* begin Data excerpt *
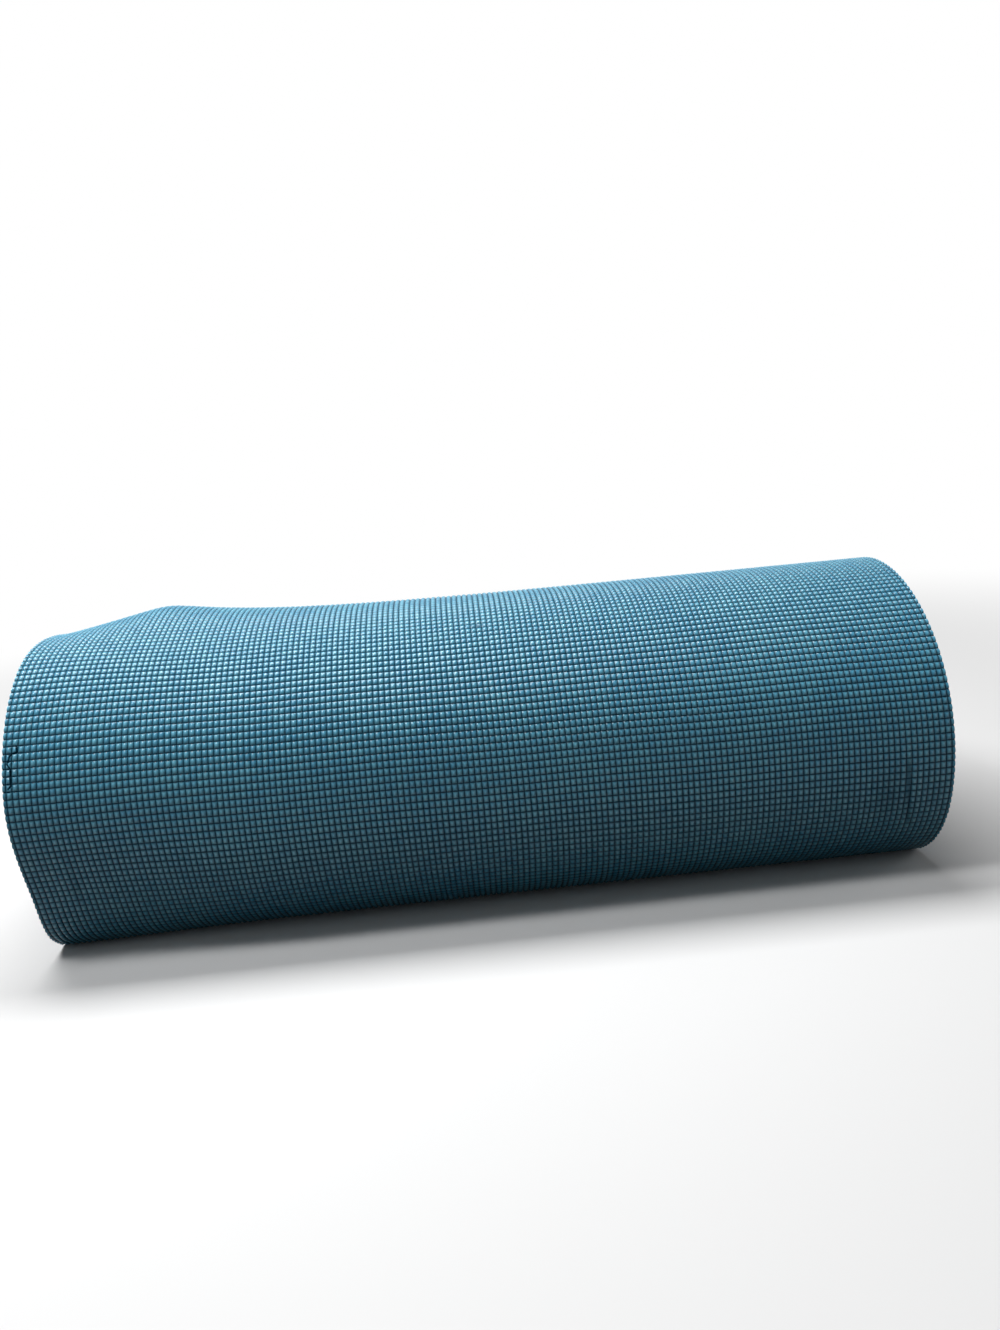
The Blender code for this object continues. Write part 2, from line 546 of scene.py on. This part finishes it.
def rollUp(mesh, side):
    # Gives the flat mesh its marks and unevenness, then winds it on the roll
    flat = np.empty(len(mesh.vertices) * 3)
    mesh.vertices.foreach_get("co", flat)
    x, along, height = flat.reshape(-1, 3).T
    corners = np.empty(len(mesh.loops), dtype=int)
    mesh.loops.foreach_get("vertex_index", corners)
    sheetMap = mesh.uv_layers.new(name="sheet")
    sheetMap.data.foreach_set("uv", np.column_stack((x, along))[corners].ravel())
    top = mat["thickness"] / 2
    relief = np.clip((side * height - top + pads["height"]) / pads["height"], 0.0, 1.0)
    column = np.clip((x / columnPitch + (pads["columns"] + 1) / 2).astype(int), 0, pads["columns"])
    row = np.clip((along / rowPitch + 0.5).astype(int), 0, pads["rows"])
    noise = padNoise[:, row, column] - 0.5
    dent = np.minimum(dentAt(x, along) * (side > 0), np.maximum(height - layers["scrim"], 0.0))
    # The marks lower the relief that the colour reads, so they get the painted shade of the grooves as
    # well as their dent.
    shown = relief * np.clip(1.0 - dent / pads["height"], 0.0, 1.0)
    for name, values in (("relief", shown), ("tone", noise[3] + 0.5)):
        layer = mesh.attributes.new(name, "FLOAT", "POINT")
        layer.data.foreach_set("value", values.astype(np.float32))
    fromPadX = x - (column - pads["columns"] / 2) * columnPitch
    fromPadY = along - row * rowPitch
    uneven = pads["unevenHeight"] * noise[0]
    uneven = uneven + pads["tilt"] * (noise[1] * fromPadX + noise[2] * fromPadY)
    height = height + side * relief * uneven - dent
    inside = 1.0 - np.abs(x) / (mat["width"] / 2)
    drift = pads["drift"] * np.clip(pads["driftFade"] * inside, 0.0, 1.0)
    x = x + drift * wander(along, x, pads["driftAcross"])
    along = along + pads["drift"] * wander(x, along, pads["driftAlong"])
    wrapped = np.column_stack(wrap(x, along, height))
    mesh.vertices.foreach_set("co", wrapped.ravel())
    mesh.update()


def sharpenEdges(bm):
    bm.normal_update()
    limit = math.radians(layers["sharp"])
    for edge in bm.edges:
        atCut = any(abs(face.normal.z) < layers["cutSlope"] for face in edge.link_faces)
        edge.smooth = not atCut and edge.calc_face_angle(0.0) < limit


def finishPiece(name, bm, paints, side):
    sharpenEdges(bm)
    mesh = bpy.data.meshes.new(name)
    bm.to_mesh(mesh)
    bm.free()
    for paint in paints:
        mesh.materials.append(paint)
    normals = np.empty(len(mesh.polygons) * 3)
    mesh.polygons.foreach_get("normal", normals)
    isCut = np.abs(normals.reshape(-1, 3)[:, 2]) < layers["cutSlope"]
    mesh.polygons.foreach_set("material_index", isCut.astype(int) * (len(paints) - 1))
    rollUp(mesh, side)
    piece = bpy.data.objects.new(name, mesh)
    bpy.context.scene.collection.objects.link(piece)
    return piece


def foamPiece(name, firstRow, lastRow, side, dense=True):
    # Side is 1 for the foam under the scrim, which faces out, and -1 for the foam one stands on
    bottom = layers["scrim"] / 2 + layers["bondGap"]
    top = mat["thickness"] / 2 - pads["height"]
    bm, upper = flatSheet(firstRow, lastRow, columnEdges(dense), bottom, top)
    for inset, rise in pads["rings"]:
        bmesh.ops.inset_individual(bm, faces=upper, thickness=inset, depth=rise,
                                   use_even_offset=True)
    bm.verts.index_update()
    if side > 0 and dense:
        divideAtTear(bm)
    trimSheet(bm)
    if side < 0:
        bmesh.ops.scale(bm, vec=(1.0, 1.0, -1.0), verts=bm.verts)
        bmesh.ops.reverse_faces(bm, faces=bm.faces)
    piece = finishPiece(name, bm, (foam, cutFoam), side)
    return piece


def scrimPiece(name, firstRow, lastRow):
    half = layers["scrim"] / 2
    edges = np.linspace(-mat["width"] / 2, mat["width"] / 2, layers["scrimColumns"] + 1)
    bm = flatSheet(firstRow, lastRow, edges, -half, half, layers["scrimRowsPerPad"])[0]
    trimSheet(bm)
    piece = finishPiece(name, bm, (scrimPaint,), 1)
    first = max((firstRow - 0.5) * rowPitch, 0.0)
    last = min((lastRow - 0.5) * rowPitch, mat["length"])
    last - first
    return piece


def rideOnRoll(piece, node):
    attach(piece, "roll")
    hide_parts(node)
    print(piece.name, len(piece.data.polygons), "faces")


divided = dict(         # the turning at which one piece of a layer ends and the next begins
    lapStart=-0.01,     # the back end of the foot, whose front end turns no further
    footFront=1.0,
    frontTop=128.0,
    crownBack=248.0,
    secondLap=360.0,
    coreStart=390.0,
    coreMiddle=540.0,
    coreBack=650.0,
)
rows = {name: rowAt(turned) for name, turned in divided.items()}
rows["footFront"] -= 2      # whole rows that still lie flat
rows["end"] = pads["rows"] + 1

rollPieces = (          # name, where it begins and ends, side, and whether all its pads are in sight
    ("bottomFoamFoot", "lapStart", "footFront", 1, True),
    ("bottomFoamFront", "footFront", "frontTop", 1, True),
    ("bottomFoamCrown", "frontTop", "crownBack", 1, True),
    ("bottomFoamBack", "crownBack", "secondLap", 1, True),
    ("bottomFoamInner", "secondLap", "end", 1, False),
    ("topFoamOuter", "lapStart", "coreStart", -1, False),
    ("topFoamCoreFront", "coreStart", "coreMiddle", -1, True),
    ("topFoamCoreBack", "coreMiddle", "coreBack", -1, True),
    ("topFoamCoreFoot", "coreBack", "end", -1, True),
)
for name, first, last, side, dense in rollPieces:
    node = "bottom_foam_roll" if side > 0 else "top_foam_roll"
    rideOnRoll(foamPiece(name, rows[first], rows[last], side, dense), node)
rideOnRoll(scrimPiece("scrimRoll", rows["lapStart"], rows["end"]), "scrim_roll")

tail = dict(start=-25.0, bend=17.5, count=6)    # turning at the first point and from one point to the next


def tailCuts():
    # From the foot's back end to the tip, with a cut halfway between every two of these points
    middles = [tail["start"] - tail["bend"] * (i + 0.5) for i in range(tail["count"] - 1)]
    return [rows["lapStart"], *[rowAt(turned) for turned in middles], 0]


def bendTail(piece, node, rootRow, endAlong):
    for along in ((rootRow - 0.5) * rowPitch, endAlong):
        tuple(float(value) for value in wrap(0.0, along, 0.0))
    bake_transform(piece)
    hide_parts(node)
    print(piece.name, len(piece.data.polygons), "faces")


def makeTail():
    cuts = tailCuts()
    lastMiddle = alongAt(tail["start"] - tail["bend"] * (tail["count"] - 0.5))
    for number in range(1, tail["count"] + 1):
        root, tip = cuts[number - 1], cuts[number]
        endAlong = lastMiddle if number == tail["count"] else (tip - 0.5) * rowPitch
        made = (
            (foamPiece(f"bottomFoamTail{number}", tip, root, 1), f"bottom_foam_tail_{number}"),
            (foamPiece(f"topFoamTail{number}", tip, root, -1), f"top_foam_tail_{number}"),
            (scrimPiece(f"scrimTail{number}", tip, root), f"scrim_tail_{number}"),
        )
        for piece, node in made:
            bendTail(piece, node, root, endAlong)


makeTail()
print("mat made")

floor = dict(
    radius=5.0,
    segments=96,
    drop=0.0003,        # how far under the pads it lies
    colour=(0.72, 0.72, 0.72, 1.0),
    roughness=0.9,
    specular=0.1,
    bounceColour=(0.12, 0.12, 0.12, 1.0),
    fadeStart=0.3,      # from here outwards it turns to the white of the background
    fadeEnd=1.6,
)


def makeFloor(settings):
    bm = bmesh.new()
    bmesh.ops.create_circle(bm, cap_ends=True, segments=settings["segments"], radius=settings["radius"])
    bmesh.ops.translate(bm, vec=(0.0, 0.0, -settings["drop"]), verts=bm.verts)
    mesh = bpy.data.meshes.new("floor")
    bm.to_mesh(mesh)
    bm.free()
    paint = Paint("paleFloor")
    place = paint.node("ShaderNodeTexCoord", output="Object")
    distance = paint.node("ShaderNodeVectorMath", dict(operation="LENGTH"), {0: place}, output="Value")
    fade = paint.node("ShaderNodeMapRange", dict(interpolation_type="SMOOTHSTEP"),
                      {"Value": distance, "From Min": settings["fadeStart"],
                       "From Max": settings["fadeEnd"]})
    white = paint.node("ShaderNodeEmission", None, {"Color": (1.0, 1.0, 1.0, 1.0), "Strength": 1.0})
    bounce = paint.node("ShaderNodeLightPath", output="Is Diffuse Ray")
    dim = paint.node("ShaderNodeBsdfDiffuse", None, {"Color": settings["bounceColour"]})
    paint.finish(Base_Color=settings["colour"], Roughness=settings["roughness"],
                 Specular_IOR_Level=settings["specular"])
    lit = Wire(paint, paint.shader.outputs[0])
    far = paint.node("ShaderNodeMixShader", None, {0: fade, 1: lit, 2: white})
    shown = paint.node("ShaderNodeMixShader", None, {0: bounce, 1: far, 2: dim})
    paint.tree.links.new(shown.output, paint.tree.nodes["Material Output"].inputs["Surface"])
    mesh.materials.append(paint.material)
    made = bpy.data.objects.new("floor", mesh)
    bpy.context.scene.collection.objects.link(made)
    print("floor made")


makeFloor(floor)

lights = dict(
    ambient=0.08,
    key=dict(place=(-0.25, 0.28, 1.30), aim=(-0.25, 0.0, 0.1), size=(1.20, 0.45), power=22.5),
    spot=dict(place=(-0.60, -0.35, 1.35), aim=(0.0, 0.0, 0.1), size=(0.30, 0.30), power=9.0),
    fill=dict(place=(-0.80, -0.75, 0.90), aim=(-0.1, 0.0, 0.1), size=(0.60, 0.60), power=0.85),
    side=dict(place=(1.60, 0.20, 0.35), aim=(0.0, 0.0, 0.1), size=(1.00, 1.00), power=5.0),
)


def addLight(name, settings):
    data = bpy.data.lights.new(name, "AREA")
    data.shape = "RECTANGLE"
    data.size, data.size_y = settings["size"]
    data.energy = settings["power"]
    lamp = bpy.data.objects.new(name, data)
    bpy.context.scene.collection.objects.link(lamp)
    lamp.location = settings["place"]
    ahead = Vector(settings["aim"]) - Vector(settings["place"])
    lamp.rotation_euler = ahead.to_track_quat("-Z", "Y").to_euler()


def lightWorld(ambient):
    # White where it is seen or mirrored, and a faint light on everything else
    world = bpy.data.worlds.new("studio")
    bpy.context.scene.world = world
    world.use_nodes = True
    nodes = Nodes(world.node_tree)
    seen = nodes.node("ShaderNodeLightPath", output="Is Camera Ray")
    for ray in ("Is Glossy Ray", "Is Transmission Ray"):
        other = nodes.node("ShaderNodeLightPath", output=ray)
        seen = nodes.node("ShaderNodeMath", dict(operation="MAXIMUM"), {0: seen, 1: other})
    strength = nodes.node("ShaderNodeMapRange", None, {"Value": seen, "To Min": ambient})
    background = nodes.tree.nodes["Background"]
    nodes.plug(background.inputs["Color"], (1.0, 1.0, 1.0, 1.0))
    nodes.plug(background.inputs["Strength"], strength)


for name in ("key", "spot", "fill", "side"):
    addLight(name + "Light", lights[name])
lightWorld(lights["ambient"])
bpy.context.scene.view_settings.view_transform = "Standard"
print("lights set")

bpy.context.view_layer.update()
* end Data excerpt *
Print only the lines from the top of the data above down to the line holding "edge.smooth = not", inclusive.

» **Result for this task**
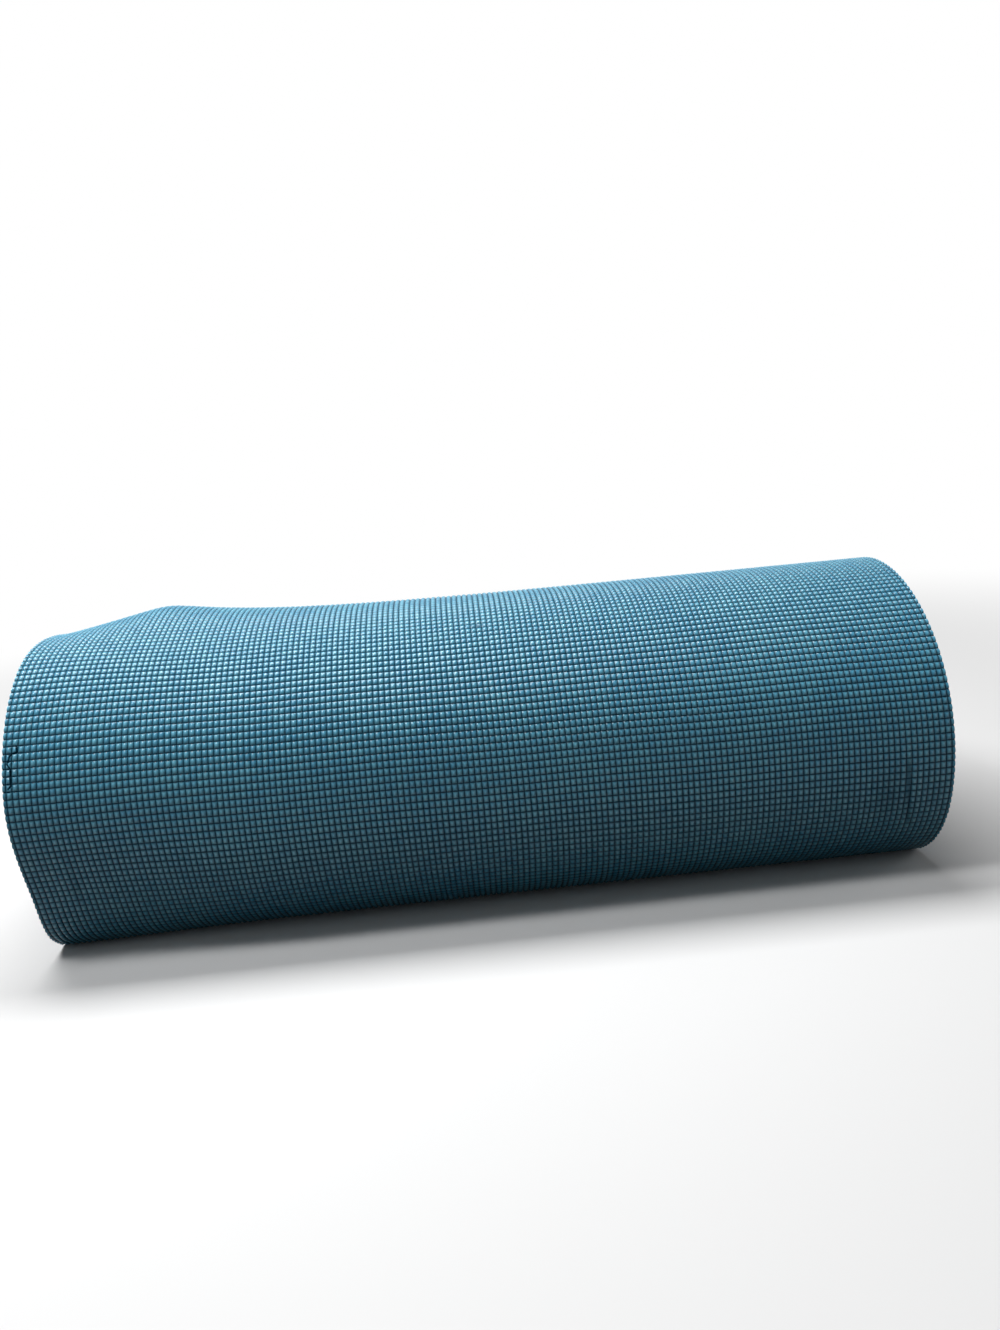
The Blender code for this object continues. Write part 2, from line 546 of scene.py on. This part finishes it.
def rollUp(mesh, side):
    # Gives the flat mesh its marks and unevenness, then winds it on the roll
    flat = np.empty(len(mesh.vertices) * 3)
    mesh.vertices.foreach_get("co", flat)
    x, along, height = flat.reshape(-1, 3).T
    corners = np.empty(len(mesh.loops), dtype=int)
    mesh.loops.foreach_get("vertex_index", corners)
    sheetMap = mesh.uv_layers.new(name="sheet")
    sheetMap.data.foreach_set("uv", np.column_stack((x, along))[corners].ravel())
    top = mat["thickness"] / 2
    relief = np.clip((side * height - top + pads["height"]) / pads["height"], 0.0, 1.0)
    column = np.clip((x / columnPitch + (pads["columns"] + 1) / 2).astype(int), 0, pads["columns"])
    row = np.clip((along / rowPitch + 0.5).astype(int), 0, pads["rows"])
    noise = padNoise[:, row, column] - 0.5
    dent = np.minimum(dentAt(x, along) * (side > 0), np.maximum(height - layers["scrim"], 0.0))
    # The marks lower the relief that the colour reads, so they get the painted shade of the grooves as
    # well as their dent.
    shown = relief * np.clip(1.0 - dent / pads["height"], 0.0, 1.0)
    for name, values in (("relief", shown), ("tone", noise[3] + 0.5)):
        layer = mesh.attributes.new(name, "FLOAT", "POINT")
        layer.data.foreach_set("value", values.astype(np.float32))
    fromPadX = x - (column - pads["columns"] / 2) * columnPitch
    fromPadY = along - row * rowPitch
    uneven = pads["unevenHeight"] * noise[0]
    uneven = uneven + pads["tilt"] * (noise[1] * fromPadX + noise[2] * fromPadY)
    height = height + side * relief * uneven - dent
    inside = 1.0 - np.abs(x) / (mat["width"] / 2)
    drift = pads["drift"] * np.clip(pads["driftFade"] * inside, 0.0, 1.0)
    x = x + drift * wander(along, x, pads["driftAcross"])
    along = along + pads["drift"] * wander(x, along, pads["driftAlong"])
    wrapped = np.column_stack(wrap(x, along, height))
    mesh.vertices.foreach_set("co", wrapped.ravel())
    mesh.update()


def sharpenEdges(bm):
    bm.normal_update()
    limit = math.radians(layers["sharp"])
    for edge in bm.edges:
        atCut = any(abs(face.normal.z) < layers["cutSlope"] for face in edge.link_faces)
        edge.smooth = not atCut and edge.calc_face_angle(0.0) < limit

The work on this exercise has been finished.